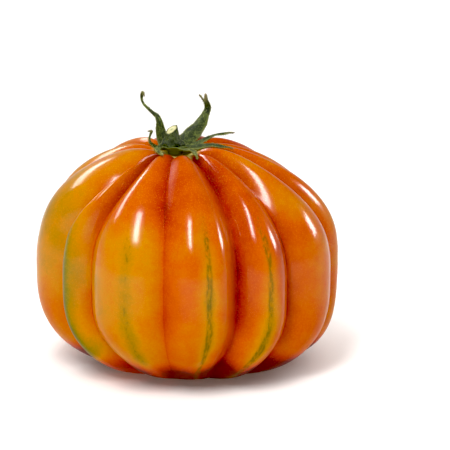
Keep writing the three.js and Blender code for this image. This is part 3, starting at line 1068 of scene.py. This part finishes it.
@dataclass
class Calyx:
    """The green star over the stem scar: a small cup on a neck, with its folded sepals and their hairs."""

    foot: Array
    leaf: HairyLeaf = HairyLeaf()
    down: Down = Down(length=(0.25, 0.7), radius=0.04, spread=0.45)
    offset: float = -0.8
    root_height: float = 2.8
    cup: tuple[tuple[float, float], ...] = (
        (2.2, 0.5), (2.3, 1.3), (3.3, 2.1), (4.2, 2.7), (4.6, 2.95), (4.4, 3.1), (3.2, 3.0), (1.4, 2.9),
    )
    cup_sides: int = 96
    cup_folds: int = 8
    fold_radii: tuple[float, float] = (2.2, 4.4)  # the folds grow between these
    fold_depth: float = 0.05  # of the cup's folds, as a share of its radius
    fold_rise: float = 0.16  # how far they rise and fall
    fold_lag: float = 0.6  # radians between a fold's highest and its widest place
    lobes: int = 3  # broad ones, on top of the folds
    lobe_depth: float = 0.03
    lobe_start: float = 1.0
    pale_radii: tuple[float, float] = (3.9, 4.6)  # the cup's upper side pales between these
    painted_light_lip: float = 0.05  # how far below the roots its underside starts, painted pale as light over the shaded hollow
    stations: int = 56
    section: int = 13  # points across one face of a blade
    edge_thickness: float = 0.22
    rib_thickness: float = 0.55
    rib_share: float = 0.3  # half the midrib's width, as a share of the blade's
    tip_thinning: float = 0.45
    tip_share: float = 0.07
    root_share: float = 0.8  # of the width, at the very root
    root_reach: float = 0.15  # share of the way along by which the blade has its full width
    tuft_at: float = 0.87  # share of the way along
    tuft_reach: float = 0.05  # how far a tuft reaches from there
    # Each unevenness of the width: its share of it, and its radians from root to tip.
    edge_waves: tuple[tuple[float, float], ...] = ((0.07, 13.0), (0.04, 29.0))
    # Each ripple of the blade: its depth, its radians from root to tip, and its power across the blade.
    ripples: tuple[tuple[float, float, int], ...] = ((0.16, 17.0, 2), (0.12, 11.0, 1))
    fold_reach: float = 0.3
    fold_power: float = 1.3
    twist_by: float = 0.22
    hairs_per_sepal: int = 650
    edge_hairs: float = 0.35  # share of the hairs that stand on the blade's edges
    seed: int = 7

    def midrib(self, sepal: Sepal) -> tuple[Array, Array, Array]:
        """Runs a sepal's midrib and turns its blade about it.

        Args:
            sepal: The sepal.

        Returns:
            Points along the midrib, and there the directions across the blade and out of its face.
        """
        turn = math.radians(sepal.azimuth)
        out = np.array([math.sin(turn), -math.cos(turn), 0.0])
        aside = np.array([math.cos(turn), math.sin(turn), 0.0])
        up = np.array([0.0, 0.0, 1.0])
        stops = np.array([reach * out + side * aside + rise * up for reach, side, rise in sepal.path])
        line = smooth_path(stops, self.stations)
        along = np.linspace(0, 1, self.stations)
        tangent = unit(np.gradient(line, axis=0))
        across = unit(aside - tangent * (tangent @ aside)[:, None])
        twist = np.radians(sepal.twist[0] + (sepal.twist[1] - sepal.twist[0]) * along)
        twist = (twist * smooth(along, 0, self.twist_by))[:, None]
        across = across * np.cos(twist) + np.cross(tangent, across) * np.sin(twist)
        return line, across, unit(np.cross(across, tangent))

    def blade(self, sepal: Sepal, draw: np.random.Generator) -> tuple[Array, Array, Array]:
        """Shapes one sepal's blade.

        Args:
            sepal: The sepal.
            draw: Where its small irregularities come from.

        Returns:
            Rings of points round the blade, the outward directions there, and the share along for each ring.
        """
        line, across, face = self.midrib(sepal)
        along = np.linspace(0, 1, self.stations)
        wave = draw.uniform(0, math.tau, 4)
        width = sepal.half * (self.tip_share + (1 - self.tip_share) * (1 - along) ** sepal.taper)
        width *= self.root_share + (1 - self.root_share) * smooth(along, 0, self.root_reach)
        width += sepal.tuft * np.exp(-(((along - self.tuft_at) / self.tuft_reach) ** 2))
        uneven = 1.0
        for (part, pitch), start in zip(self.edge_waves, wave[:2]):
            uneven = uneven + part * np.sin(pitch * along + start)
        width *= uneven
        raised = sepal.fold * smooth(along, 0, self.fold_reach) * width
        shares = self._section_shares()
        grid_share = shares[None, :, None]
        ripple = 0.0
        for (depth, pitch, power), start in zip(self.ripples, wave[2:]):
            ripple = ripple + depth * np.sin(pitch * along + start)[:, None, None] * grid_share**power
        spine = line[:, None, :] + across[:, None, :] * grid_share * width[:, None, None]
        folded = raised[:, None, None] * np.abs(grid_share) ** self.fold_power
        spine = spine + face[:, None, :] * (folded + ripple)
        rib = (self.rib_thickness - self.edge_thickness) * np.exp(-((shares / self.rib_share) ** 2))
        thin = self.edge_thickness + rib
        thick = thin[None, :, None] * (1 - self.tip_thinning * along)[:, None, None] / 2
        lift = face[:, None, :] * thick
        ring = np.concatenate([spine - lift, (spine + lift)[:, ::-1]], axis=1)
        lean = grid_share * across[:, None, :]
        facing = np.concatenate([lean - face[:, None, :], (lean + face[:, None, :])[:, ::-1]], axis=1)
        return ring, unit(facing), along

    def build(self) -> bpy.types.Object:
        """Builds the calyx over its solid, ready to render.

        Returns:
            The calyx's object.
        """
        draw = np.random.default_rng(self.seed)
        parts = MeshParts()
        self._add_cup(parts)
        for sepal in SEPALS:
            self._add_sepal(parts, sepal, draw)
        place = self.foot + np.array([self.offset, 0, self.root_height])
        parts.points = [group + place for group in parts.points]
        piece = parts.piece("calyx_star", [self.leaf.material(), self.down.finish.material()])
        return dress(piece, "sepals", "calyx")

    def _section_shares(self) -> Array:
        """Gives the places of the points across a blade, from -1 to 1, closest together at its edges."""
        return np.sin(np.linspace(-1, 1, self.section) * math.pi / 2)

    def _add_sepal(self, parts: MeshParts, sepal: Sepal, draw: np.random.Generator) -> None:
        """Adds one sepal and its hairs.

        Args:
            parts: The mesh that takes them.
            sepal: The sepal.
            draw: Where its small irregularities come from.
        """
        sides = 2 * self.section
        shares = np.abs(self._section_shares())
        rings, facing, along = self.blade(sepal, draw)
        points = np.concatenate([rings[:1].mean(axis=1), rings.reshape(-1, 3), rings[-1:].mean(axis=1)])
        grid_along = np.concatenate([[0], np.repeat(along, sides), [1]])
        round_blade = np.concatenate([shares, shares[::-1]])
        grid_edge = np.concatenate([[0], np.tile(round_blade, self.stations), [1]])
        parts.add(points, lofted_faces(self.stations, sides), 0, grid_along, grid_edge)
        row = draw.integers(2, self.stations - 1, self.hairs_per_sepal)
        side = draw.integers(0, sides, self.hairs_per_sepal)
        on_edge = draw.random(len(side)) < self.edge_hairs
        corners = draw.choice([0, self.section - 1, self.section, sides - 1], len(side))
        side = np.where(on_edge, corners, side)
        slide = draw.random((len(row), 1))
        roots = rings[row, side] * slide + rings[row - 1, side] * (1 - slide)
        self.down.add_to(parts, 1, roots, facing[row, side], draw)

    def _add_cup(self, parts: MeshParts) -> None:
        """Adds the folded cup that the sepals grow out of.

        Args:
            parts: The mesh that takes it.
        """
        turn = np.arange(self.cup_sides) * math.tau / self.cup_sides
        rings = []
        pale = []
        for radius, height in reversed(self.cup):
            rim = smooth(radius, *self.fold_radii)
            fold = 1 + self.fold_depth * rim * np.cos(self.cup_folds * turn)
            fold = fold + self.lobe_depth * rim * np.cos(self.lobes * turn + self.lobe_start)
            wave = self.fold_rise * rim * np.cos(self.cup_folds * turn + self.fold_lag)
            level = height - self.root_height + wave
            x, y = radius * fold * np.cos(turn), radius * fold * np.sin(turn)
            rings.append(np.stack([x, y, level], axis=1))
            # Painted light: below the roots the cup lies in shade over the hollow, and it is given the full
            # pale edge colour.
            under = height < self.root_height - self.painted_light_lip
            pale.append(1.0 if under else smooth(radius, *self.pale_radii))
        points = np.concatenate([rings[0].mean(axis=0)[None], *rings, rings[-1].mean(axis=0)[None]])
        edge = np.concatenate([[0], np.repeat(pale, self.cup_sides), [1]])
        parts.add(points, lofted_faces(len(self.cup), self.cup_sides), 0, edge=edge)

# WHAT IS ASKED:
From the opening line of the data above, please print each line as written up to and including the line that contains "green star over", and nothing more.

# FULL RESPONSE:
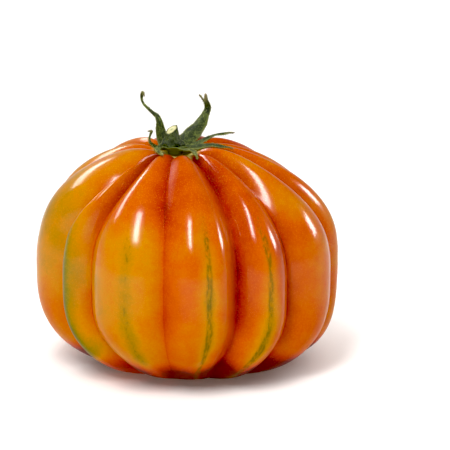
Keep writing the three.js and Blender code for this image. This is part 3, starting at line 1068 of scene.py. This part finishes it.
@dataclass
class Calyx:
    """The green star over the stem scar: a small cup on a neck, with its folded sepals and their hairs."""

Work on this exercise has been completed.